Stakeholders and Solidarity
Food co-ops have thrived as consumer cooperatives, owned by the people who patronize them, and they have learned to give emphasis to the ownership part of that structure. In prior decades, there was less recognition of the importance of member equity and investment, and even now their proponents need reminding of the potential of this “sleeping giant.”
Today, co-op members are stakeholders who drive the business purpose, services, and growth. Formerly, member contributions commonly consisted of a small fee in exchange for purchase discounts, and additional investment often took the form of volunteering “sweat equity” rather than balance-sheet equity. Mature food co-ops, led by professional staff and management, have made members owners and are democratic organizations governed by forward-looking boards of directors.
Critically, the owner equity on co-ops’ balance sheets, allowing leverage of additional capital for expanded services, is built from both retained earnings and members’ contributed capital. Those household investments, revised upward yet still small, generate cumulative equity that allows improvements that have made today’s co-ops impressive centers of business and community activity.
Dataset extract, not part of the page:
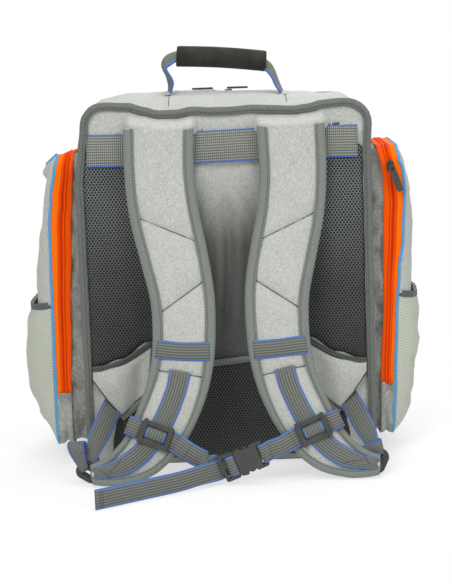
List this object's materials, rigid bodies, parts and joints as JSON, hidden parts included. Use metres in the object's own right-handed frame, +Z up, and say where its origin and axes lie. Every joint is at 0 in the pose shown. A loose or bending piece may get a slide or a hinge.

Just as these cooperatives have addressed market failures by providing cleaner foods from trustworthy sources, they have retained a desire to improve workplace conditions that elsewhere make many jobs disempowering and dissatisfying. Expectations of co-ops, reflecting their principles and values, have been high.
However, like the evolution of member ownership, co-ops’ efforts to provide fulfilling jobs and more democratic workplaces have encountered challenges. The appreciation of workplace professionalism and management has at times been undermined by unaccountable decision-making without shared responsibilities, and by an outlook of employee entitlement. Worker autonomy has sometimes taken primacy over delivering good service, even though excellent service is essential for expanding and improving those jobs.
Notwithstanding such issues, surveys indicate that the pay, benefits, and satisfaction of co-op staff are better than the general workplace norms. Good managers and boards pay attention to these conditions and seek positive evaluations from employees. In addition, success in the growing natural/organic niche has enabled co-ops to offer advancement opportunities to many employees (another area in which competition is strong).
Achieving more democratic workplaces is a two-way street. Open Book Management in co-ops offers greater recognition of staff motivations and performance. As key stakeholders in the business, employees are offered the water of greater knowledge and empowerment. Transparency is nearly synonymous with the cooperative values of honesty and openness. The transparency behind Open Book Management, if accompanied by appropriate methods, can evidently be transformative—as described here, concretely and in inspired fashion, by members of CDS Consulting Co-op.
In another direction, food co-ops also have shown leadership in giving greater recognition to producers as stakeholders. Suppliers of clean and trustworthy foods, especially local ones, often grow along with co-ops, just as the co-ops depend on them. Here too greater transparency is key, achieved through certification of organic or other production standards, agreements and personal relationships between producers and the co-op, and promotion of farms and products that highlights their unique value.
The present issue offers solid examples of co-ops supporting producers as stakeholders. Supply agreements, detailed by Travis Lusk of Seward Co-op in Minneapolis, offer mutual support, improving both the security of local farmers and the service offerings of co-ops. At Community Food Co-op in Bozeman, with funding support from the Montana Department of Agriculture, processing of local foods is extending seasonal availability and that mutual support. Internationally, as Equal Exchange reports, the new small-farmer label, SPP, places more power in the hands of small producers and offers them a greater stake in the success of fair trade along with food co-ops that promote it.
One more version of stakeholder solidarity may be seen in the cooperative principle of concern for community. Without efforts for a more balanced use of natural resources, all co-ops’ fine programs will prove inadequate. In that direction, examples offered here include planting more trees to counterbalance organizational air travel, and an innovative attempt to turn part of the massive waste of food into valuable compost that replenishes precious soil.